## TASK DESCRIPTION
In the listing below, find the line holding "Pos(*pivot) * frame)" and the line holding "obj.parent = empty". Write out those two lines and all lines between, exactly, and nothing more.

━━ DATA BLOCK ━━

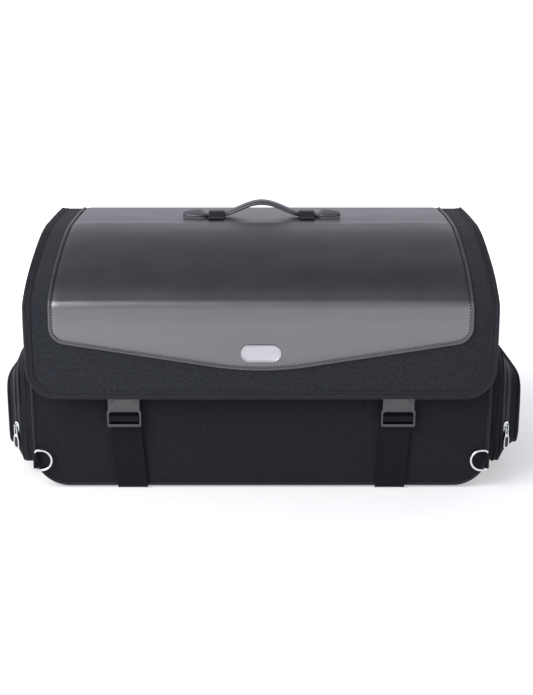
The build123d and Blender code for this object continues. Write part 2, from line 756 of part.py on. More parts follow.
def pockets():
    """A zipped pocket on each end: sewn gusset, face that opens on its lower edge, and zip."""
    body_bulk = front_shape(
        tub(body_half + ply_gap, base_z - ply_gap, lid_top_z, corner_radius + ply_gap), front_y, rear_y
    )
    shell = pocket_layer(0, pocket_wall) - body_bulk
    zip_x, end_z = body_half + zip_out, base_z + zip_end_height
    ends = (rear_y - front_y, body_half + 2 * pocket_face[0])

    def beyond(x, low_z=0.0, high_z=mouth_z):
        return block(x, ends[1], front_y, rear_y, low_z, high_z)

    sewn = beyond(zip_x - zip_width / 2, end_z) + beyond(zip_x - ply_gap, 0, end_z)
    nodes_gusset = shell - sewn
    face = (shell & beyond(zip_x + zip_width / 2, end_z)) + (shell & beyond(zip_x + ply_gap, 0, end_z))
    both_sides("pocket_gusset", nodes_gusset)
    both_sides("pocket_face", face)

    tape = pocket_layer(zip_tape_sink, zip_tape_sink + zip_tape) & beyond(0, end_z)
    chain_body = pocket_body(-zip_chain_proud, -zip_chain_proud)
    chain = (chain_body - pocket_body(zip_chain - zip_chain_proud, zip_chain)) & beyond(0, end_z)
    edge, half_gap = zip_width / 2 - ply_gap, zip_chain_gap / 2
    reach = slider_travel + slider_length
    run = chain_plane() * Pos(0, (slider_travel - slip_gap) / 2) * Box(zip_chain_gap, reach, 4 * zip_chain)
    for name, side in (("zip_inner", -1), ("zip_outer", 1)):
        near, far = sorted((zip_x + side * half_gap, zip_x + side * edge))
        tape_half = tape & block(near, far, front_y, rear_y, 0, mouth_z)
        near, far = sorted((zip_x + side * half_gap, zip_x + side * (half_gap + zip_chain_width)))
        chain_half = chain & block(near, far, front_y, rear_y, 0, mouth_z)
        both_sides(name, tape_half + chain_half - run)

    slider_and_pull()


def chain_plane():
    """On the pocket's front edge at the slider: X across the zip, outwards; Y up; Z out of the cloth."""
    length = pocket_size(zip_out)[0]
    run = pocket_face[0] - pocket_waist[0]
    pull_in = (pocket_waist[1] - pocket_face[1]) / 2
    origin = (body_half + zip_out, middle_y - length / 2, base_z + slider_height)
    return Plane(origin=origin, x_dir=(run, pull_in, 0), z_dir=(pull_in, -run, 0))


def slider_and_pull():
    """The slider that straddles the chain, and the pull with its rubber insert."""
    place = chain_plane()
    half = slider_width / 2
    plate = upright(-slider_length / 2, slider_length / 2, -half, half)
    plate = fillet(plate.vertices().sort_by(Axis.Y)[:2], half / 2)
    plate = chamfer(plate.vertices().sort_by(Axis.Y)[-2:], half / 2)
    above = zip_chain_proud + slip_gap
    below = -(zip_chain - zip_chain_proud) - slip_gap
    body_ = Pos(0, 0, above) * extrude(plate, slider_plate)
    outer_half = plate & upright(-slider_length, slider_length, -post_width / 2, slider_width)
    body_ += Pos(0, 0, below - slider_plate) * extrude(outer_half, slider_plate)
    post = Pos(0, -slider_length / 2 + post_length / 2 + 1) * Rectangle(post_width, post_length)
    body_ += Pos(0, 0, below - 0.2) * extrude(post, above - below + 0.4)
    top = above + slider_plate
    arch = upright(top - 0.2, top + bridge_rise, -bridge_length / 2, bridge_length / 2)
    arch = fillet(arch.vertices().sort_by(Axis.Y)[2:], bridge_rise / 2)
    hole_half = bridge_length / 2 - bridge_wire
    arch -= upright(top, top + bridge_rise - bridge_wire, -hole_half, hole_half)
    bridge = extrude(Plane.YZ * arch, amount=bridge_wire / 2, both=True)
    body_ += bridge
    both_sides("zip_slider", place * body_)

    pivot = pull_pivot()
    eye, low = pull_eye_width / 2, -(pull_length - pull_bar)
    outline = make_face(
        Polyline(
            (-eye, pull_bar / 2),
            (-eye, -pull_length * 0.3),
            (-pull_width / 2, -pull_length * 0.55),
            (-pull_width / 2, low),
            (pull_width / 2, low),
            (pull_width / 2, -pull_length * 0.55),
            (eye, -pull_length * 0.3),
            (eye, pull_bar / 2),
            close=True,
        )
    )
    corners = outline.vertices().sort_by(Axis.Y)
    outline = fillet(corners[:2], pull_width / 2.3)
    eye_hole = upright(-pull_length * 0.3, pull_bar, -eye + pull_bar, eye - pull_bar)
    eye_hole = fillet(eye_hole.vertices().sort_by(Axis.Y)[:2], (eye - pull_bar) / 2.2)
    window_top = -pull_length * 0.42
    window = upright(low + pull_insert_margin, window_top, -pull_width / 2 + pull_insert_margin, pull_width / 2 - pull_insert_margin)
    window = fillet(window.vertices(), (pull_width - 2 * pull_insert_margin) / 2.3)
    thickness = pull_thickness / 2
    frame = extrude(outline - eye_hole - window, amount=thickness, both=True)
    frame -= block(-pull_width, pull_width, 0, pull_bar, -pull_thickness, pull_thickness)
    frame += Rot(0, 90, 0) * Cylinder(pull_bar / 2, pull_eye_width)
    insert = offset(window, amount=-ply_gap)
    both_sides("zip_pull", place * Pos(*pivot) * frame)
    both_sides("zip_pull_insert", place * Pos(*pivot) * extrude(insert, amount=thickness * 0.7, both=True))


def pull_pivot():
    """The pull's swing axis on the slider, in the chain's own plane."""
    top = zip_chain_proud + slip_gap + slider_plate
    hole = bridge_rise - bridge_wire
    return (0, -bridge_length / 2 + bridge_wire + slip_gap + pull_bar / 2, top + hole / 2)


body()
lid()
handle()
buckles()
rings()
pockets()

os.makedirs("parts", exist_ok=True)
for name, shape in nodes.items():
    export_step(shape, f"parts/{name}.step")
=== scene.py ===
"""The looks of a soft motorcycle tail bag, sewn and moulded round its CAD frame.

Cloth and leather pieces are cut flat, as their patterns are, and then laid over the shape that carries them.
"""

from math import atan2, cos, exp, hypot, pi, radians, sin, sqrt, tan

import bmesh
import bpy
from mathutils import Matrix, Vector, noise


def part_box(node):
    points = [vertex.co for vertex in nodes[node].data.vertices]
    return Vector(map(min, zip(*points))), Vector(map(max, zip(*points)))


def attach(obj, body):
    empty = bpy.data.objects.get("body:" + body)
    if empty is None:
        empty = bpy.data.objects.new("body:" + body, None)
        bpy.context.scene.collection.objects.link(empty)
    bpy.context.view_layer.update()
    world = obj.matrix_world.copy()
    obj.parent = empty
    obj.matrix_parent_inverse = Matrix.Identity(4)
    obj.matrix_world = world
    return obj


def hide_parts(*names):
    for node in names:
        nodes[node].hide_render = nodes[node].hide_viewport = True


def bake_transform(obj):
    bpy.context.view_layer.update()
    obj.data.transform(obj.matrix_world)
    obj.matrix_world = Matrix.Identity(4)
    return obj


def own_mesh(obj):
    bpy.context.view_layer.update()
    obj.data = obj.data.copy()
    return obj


MM = 0.001

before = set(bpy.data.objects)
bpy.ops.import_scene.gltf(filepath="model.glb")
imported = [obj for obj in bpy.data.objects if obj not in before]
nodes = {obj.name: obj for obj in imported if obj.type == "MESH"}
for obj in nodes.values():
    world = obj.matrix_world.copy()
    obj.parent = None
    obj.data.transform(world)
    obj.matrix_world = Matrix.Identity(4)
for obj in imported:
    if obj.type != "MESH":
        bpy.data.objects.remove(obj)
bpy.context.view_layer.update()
scene = bpy.context.scene

# ---------------------------------------------------------------- places taken from the frame
panel_low, panel_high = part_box("lid_panel")
binding_low, binding_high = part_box("lid_binding")
grip_low, grip_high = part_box("handle_grip")
front_low, front_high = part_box("front_panel")

lid_front_y = panel_low.y
lid_top_z = panel_high.z
lid_rear_y = panel_high.y
lid_half = binding_high.x
lid_edge_z = binding_low.z
body_half = front_high.x
front_y, rear_y = front_low.y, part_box("rear_panel")[1].y
base_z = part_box("base_panel")[0].z
mouth_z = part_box("mouth_binding")[1].z

# The lid's cloth seen from the side: flat top, crease, long crown, tight shoulder, upright front.
crease_radius, crown_radius, shoulder_radius = 57 * MM, 507 * MM, 13.5 * MM
crease_angle, crown_angle = radians(9), radians(31)
crease_arm, shoulder_arm = crown_radius - crease_radius, crown_radius - shoulder_radius  # between arc centres
crown_run = shoulder_arm * sin(crown_angle) - crease_arm * sin(crease_angle)
crown_drop = crease_arm * cos(crease_angle) - shoulder_arm * cos(crown_angle)
shoulder_z = lid_top_z - crease_radius - crown_drop
flat_end_y = lid_front_y + shoulder_radius + crown_run
bends = (
    (flat_end_y, lid_top_z - crease_radius, crease_radius, 0.0, crease_angle),
    (
        flat_end_y + crease_arm * sin(crease_angle),
        lid_top_z - crease_radius - crease_arm * cos(crease_angle),
        crown_radius,
        crease_angle,
        crown_angle,
    ),
    (lid_front_y + shoulder_radius, shoulder_z, shoulder_radius, crown_angle, radians(90)),
)
flat_length = lid_rear_y - flat_end_y
bend_length = sum(radius * (stop - start) for _, _, radius, start, stop in bends)
front_start = flat_length + bend_length
lid_length = front_start + shoulder_z - lid_edge_z


# ---------------------------------------------------------------- shaping tools
def smooth_step(low, high, value):
    """0 below low, 1 above high, and a smooth way between."""
    share = min(max((value - low) / (high - low), 0.0), 1.0)
    return share * share * (3 - 2 * share)


def bell(distance, width):
    """1 at no distance, falling away over a width."""
    return exp(-((distance / width) ** 2))


def squared(wave, power):
    """A sine or cosine pushed towards 1 and -1, which squares the round shape that it draws."""
    return abs(wave) ** power * (1 if wave > 0 else -1)


def shares(count, low=0.0, high=1.0):
    """Evenly spaced places between two limits, both included."""
    return [low + (high - low) * i / count for i in range(count + 1)]


def drift(x, y, z, size):
    """Slow random wander between about -1 and 1, of features of a size."""
    return noise.noise(Vector((x / size, y / size, z / size)))


def side_profile(along):
    """The lid's cloth at a distance from its rear edge: (y, z) and the angle that it has turned through."""
    if along <= flat_length:
        return lid_rear_y - along, lid_top_z, 0.0
    left = along - flat_length
    for centre_y, centre_z, radius, start, stop in bends:
        run = radius * (stop - start)
        if left <= run:
            angle = start + left / radius
            return centre_y - radius * sin(angle), centre_z + radius * cos(angle), angle
        left -= run
    return lid_front_y, shoulder_z - left, radians(90)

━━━

## OUTPUT OF THE EXERCISE
    both_sides("zip_pull", place * Pos(*pivot) * frame)
    both_sides("zip_pull_insert", place * Pos(*pivot) * extrude(insert, amount=thickness * 0.7, both=True))


def pull_pivot():
    """The pull's swing axis on the slider, in the chain's own plane."""
    top = zip_chain_proud + slip_gap + slider_plate
    hole = bridge_rise - bridge_wire
    return (0, -bridge_length / 2 + bridge_wire + slip_gap + pull_bar / 2, top + hole / 2)


body()
lid()
handle()
buckles()
rings()
pockets()

os.makedirs("parts", exist_ok=True)
for name, shape in nodes.items():
    export_step(shape, f"parts/{name}.step")
=== scene.py ===
"""The looks of a soft motorcycle tail bag, sewn and moulded round its CAD frame.

Cloth and leather pieces are cut flat, as their patterns are, and then laid over the shape that carries them.
"""

from math import atan2, cos, exp, hypot, pi, radians, sin, sqrt, tan

import bmesh
import bpy
from mathutils import Matrix, Vector, noise


def part_box(node):
    points = [vertex.co for vertex in nodes[node].data.vertices]
    return Vector(map(min, zip(*points))), Vector(map(max, zip(*points)))


def attach(obj, body):
    empty = bpy.data.objects.get("body:" + body)
    if empty is None:
        empty = bpy.data.objects.new("body:" + body, None)
        bpy.context.scene.collection.objects.link(empty)
    bpy.context.view_layer.update()
    world = obj.matrix_world.copy()
    obj.parent = empty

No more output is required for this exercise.